## Stated task
Restate word for word the lines beginning at the one that contains "standCentre, normal: standNormal" and ending at the one that contains "from mathutils import Matrix, Vector"; include both and nothing else.

** START Available data **

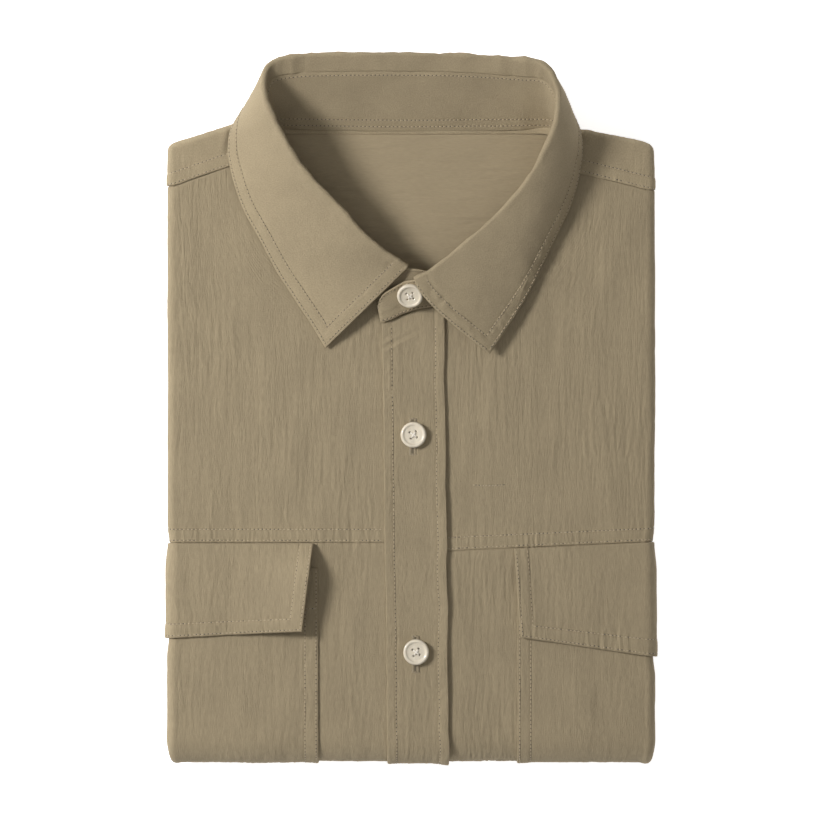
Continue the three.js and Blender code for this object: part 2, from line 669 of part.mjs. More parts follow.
// The table's rows with smooth ones between them.
function refine(table, between) {
  const keys = ['seam', 'crest', 'edge'];
  const curves = keys.map((key) =>
    new THREE.CatmullRomCurve3(table.map((row) => vector(row[key])), false, 'centripetal'));
  const steps = (table.length - 1) * between;
  return range(0, 1, steps).map((t) => {
    const at = t * (table.length - 1);
    const i = Math.min(table.length - 2, Math.floor(at));
    const [seam, crest, edge] = curves.map((curve) => curve.getPoint(t));
    const strip = lerp(table[i].strip, table[i + 1].strip, at - i);
    const bulge = lerp(table[i].bulge, table[i + 1].bulge, at - i);
    return { seam, crest, edge, strip, bulge };
  });
}

// One section: up the stand, over the roll and down the fall. The roll is an arc square to the
// line of the crest, so that the fall lies clear outside the stand.
function rollSection({ seam, crest, edge, strip, bulge }, line) {
  const chord = edge.clone().sub(crest);
  let up = crest.clone().sub(seam).normalize();
  const side = chord.clone().cross(up).normalize();
  const middle = crest.clone().lerp(edge, 0.5).addScaledVector(side.cross(chord).normalize(), bulge);
  const down = middle.clone().sub(crest).normalize();
  let arc = [];
  for (let pass = 0; pass < 3; pass += 1) {
    const bend = up.clone().sub(down);
    bend.addScaledVector(line, -bend.dot(line)).normalize();
    const out = line.clone().cross(bend);
    const centre = crest.clone().addScaledVector(bend, -ROLL_RADIUS);
    const from = Math.atan2(-up.dot(bend), up.dot(out));
    const to = Math.atan2(-down.dot(bend), down.dot(out));
    arc = range(from, to, ROLL_STEPS).map((angle) => centre.clone()
      .addScaledVector(bend, ROLL_RADIUS * Math.cos(angle))
      .addScaledVector(out, ROLL_RADIUS * Math.sin(angle)));
    up = arc[0].clone().sub(seam).normalize();
  }
  const last = arc.at(-1);
  const reach = edge.distanceTo(last) / 2;
  const fall = new THREE.QuadraticBezierCurve3(last, last.clone().addScaledVector(down, reach), edge);
  const join = arc[0].clone().addScaledVector(up, -strip);
  return {
    join,
    collar: [join.clone(), ...arc, ...range(0, 1, FALL_STEPS).slice(1).map((t) => fall.getPoint(t))],
    up,
  };
}

const COLLAR_ROWS = refine(COLLAR, SECTIONS_BETWEEN);

function crestLine(i) {
  const before = COLLAR_ROWS[Math.max(0, i - 1)].crest;
  const after = COLLAR_ROWS[Math.min(COLLAR_ROWS.length - 1, i + 1)].crest;
  return after.clone().sub(before).normalize();
}

const SECTIONS = COLLAR_ROWS.map((row, i) => ({ ...row, ...rollSection(row, crestLine(i)) }));

function collar() {
  const outer = SECTIONS.map((section) => section.collar);
  return slab(outer, offsetGrid(outer, COLLAR_WALL, 1));
}

// The stand's free ends past the leaves: the button end lies on top, the other end under it.
const BUTTON_END = [
  { seam: [-15.4, 43.6, 26.1], top: [-16.0, 49.8, 28.6] },
  { seam: [-13.6, 42.2, 26.1], top: [-13.8, 55.8, 31.2] },
  { seam: [-9.5, 43.8, 26.1], top: [-9.6, 58.9, 32.2] },
  { seam: [-4.4, 46.4, 26.1], top: [-3.8, 62.1, 33] },
];
const UNDER_END = [
  { seam: [2, 52.2, 24.6], top: [2.8, 68.6, 31.4] },
  { seam: [8, 52.4, 24.6], top: [8.6, 67.4, 30.6] },
];

function standRows() {
  const ring = SECTIONS.map(({ seam, join, up }) => ({
    seam,
    top: join.clone().addScaledVector(up, -GAP),
  }));
  const ends = (list) => list.map(({ seam, top }) => ({ seam: vector(seam), top: vector(top) }));
  return [...ends(BUTTON_END), ...ring, ...ends(UNDER_END)];
}

function collarStand() {
  const inner = standRows().map(({ seam, top }) =>
    range(0, 1, STAND_STEPS).map((t) => seam.clone().lerp(top, t)));
  return slab(offsetGrid(inner, COLLAR_WALL, 1), inner);
}

// A four-hole button with a raised rim, its back face at z = 0.
function buttonSolid() {
  const { radius, height, rim, rimSlope, edge, back, dish, hole, spacing, turn } = BUTTON;
  const profile = [
    [0, 0],
    [radius - back, 0],
    [radius, back],
    [radius, height - edge],
    [radius - edge, height],
    [radius - rim, height],
    [radius - rim - rimSlope, height - dish],
    [0, height - dish],
  ].map(([x, y]) => new THREE.Vector2(x, y));
  const body = new THREE.LatheGeometry(profile, BUTTON_SEGMENTS).rotateX(Math.PI / 2);
  let solid = toSolid(body);
  for (const [sx, sy] of [[1, 1], [1, -1], [-1, 1], [-1, -1]]) {
    const drill = new THREE.CylinderGeometry(hole, hole, 3 * height, 8).rotateX(Math.PI / 2);
    drill.translate(sx * spacing, sy * spacing, 0);
    solid = solid.subtract(toSolid(drill));
  }
  return fromSolid(solid).rotateZ(radians(turn));
}

// The collar button's place on the stand: share of the way to the collar's front edge, and up
const COLLAR_BUTTON = { along: 0.62, up: 0.55 };

function standAtButton() {
  const last = BUTTON_END.at(-1);
  const seam = vector(last.seam).lerp(SECTIONS[0].seam, COLLAR_BUTTON.along);
  const top = vector(last.top).lerp(SECTIONS[0].join, COLLAR_BUTTON.along);
  const normal = top.clone().sub(seam).cross(new THREE.Vector3(-1, 0, 0)).normalize();
  const centre = seam.clone().lerp(top, COLLAR_BUTTON.up).addScaledVector(normal, COLLAR_WALL + GAP);
  return { centre, normal };
}

function placeButton(mesh, centre, normal) {
  mesh.position.copy(centre);
  mesh.quaternion.setFromUnitVectors(new THREE.Vector3(0, 0, 1), normal);
}

// Colours and finishes
const CLOTH = { color: 0x9a8b71, roughness: 0.95, metalness: 0 };
const SMOOTH_CLOTH = { color: 0xa59679, roughness: 0.9, metalness: 0 };
const LINING_CLOTH = { color: 0x92826a, roughness: 0.95, metalness: 0 };
const BUTTON_FINISH = { color: 0xd9cdba, roughness: 0.45, metalness: 0 };

const group = new THREE.Group();

function add(name, geometry, finish) {
  const mesh = new THREE.Mesh(geometry, new THREE.MeshStandardMaterial(finish));
  mesh.name = name;
  group.add(mesh);
  return mesh;
}

add('folded_layers', foldedLayers(), CLOTH);
for (const side of ['right', 'left']) {
  add(`front_upper_${side}`, frontUpper(side), CLOTH);
  add(`front_lower_${side}`, frontLower(side), CLOTH);
  add(`pocket_${side}`, pocket(side), CLOTH);
  add(`flap_${side}`, flap(side), CLOTH);
}
add('placket', placket(), CLOTH);
add('yoke', yoke(), SMOOTH_CLOTH);
add('yoke_lining', yokeLining(), LINING_CLOTH);
add('collar_stand', collarStand(), SMOOTH_CLOTH);
add('collar', collar(), SMOOTH_CLOTH);

const { centre: standCentre, normal: standNormal } = standAtButton();
placeButton(add('button_collar', buttonSolid(), BUTTON_FINISH), standCentre, standNormal);
[BUTTON_1, BUTTON_2].forEach(({ x, y }, i) => {
  const centre = surface(x, y, GAP + PLACKET_WALL + GAP);
  placeButton(add(`button_${i + 1}`, buttonSolid(), BUTTON_FINISH), centre, new THREE.Vector3(0, 0, 1));
});

export default group;
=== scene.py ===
"""A folded button-front overshirt: cloth, stitching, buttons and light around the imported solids."""

import math

import bmesh
import bpy
import numpy as np
from mathutils import Matrix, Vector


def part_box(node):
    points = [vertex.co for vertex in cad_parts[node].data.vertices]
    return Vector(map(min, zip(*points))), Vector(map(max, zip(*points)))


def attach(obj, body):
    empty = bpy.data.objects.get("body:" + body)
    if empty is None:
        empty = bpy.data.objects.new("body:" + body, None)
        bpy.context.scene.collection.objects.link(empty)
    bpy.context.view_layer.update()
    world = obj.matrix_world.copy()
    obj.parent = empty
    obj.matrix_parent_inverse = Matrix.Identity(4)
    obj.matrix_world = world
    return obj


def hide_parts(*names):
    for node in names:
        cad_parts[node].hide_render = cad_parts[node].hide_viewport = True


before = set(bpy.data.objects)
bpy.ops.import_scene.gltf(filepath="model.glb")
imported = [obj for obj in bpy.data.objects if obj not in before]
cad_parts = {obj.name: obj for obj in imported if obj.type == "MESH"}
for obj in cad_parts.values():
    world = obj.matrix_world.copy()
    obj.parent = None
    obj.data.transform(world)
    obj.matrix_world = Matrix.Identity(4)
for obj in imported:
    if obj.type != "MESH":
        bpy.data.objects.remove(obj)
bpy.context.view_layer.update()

# Sizes in millimetres, the same as the solids'. x to the wearer's left, y to the collar, z up.
MM = 0.001
HALF_WIDTH = 119.3
POCKET_RELIEF, RELIEF_FROM = 1.3, -56
STACK = 24.0
SHOULDER_DROP = 2.0
DROP_START, DROP_END = 60.0, 138.0
CROWN, CROWN_REACH = 1.0, 70
MID = STACK / 2
FOLD_Y = -161.5
FOLD_ARC = math.pi * MID
SIDE_RADIUS = 3.5
LAYER = MID - 2 * SIDE_RADIUS
CORNER_SHRINK, UNDER_SHRINK = 0.8, 1.6
HEM_Y = 126.0
HEM_S = 2 * FOLD_Y - FOLD_ARC - HEM_Y
GAP = 0.3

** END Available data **

## Problem solution
const { centre: standCentre, normal: standNormal } = standAtButton();
placeButton(add('button_collar', buttonSolid(), BUTTON_FINISH), standCentre, standNormal);
[BUTTON_1, BUTTON_2].forEach(({ x, y }, i) => {
  const centre = surface(x, y, GAP + PLACKET_WALL + GAP);
  placeButton(add(`button_${i + 1}`, buttonSolid(), BUTTON_FINISH), centre, new THREE.Vector3(0, 0, 1));
});

export default group;
=== scene.py ===
"""A folded button-front overshirt: cloth, stitching, buttons and light around the imported solids."""

import math

import bmesh
import bpy
import numpy as np
from mathutils import Matrix, Vector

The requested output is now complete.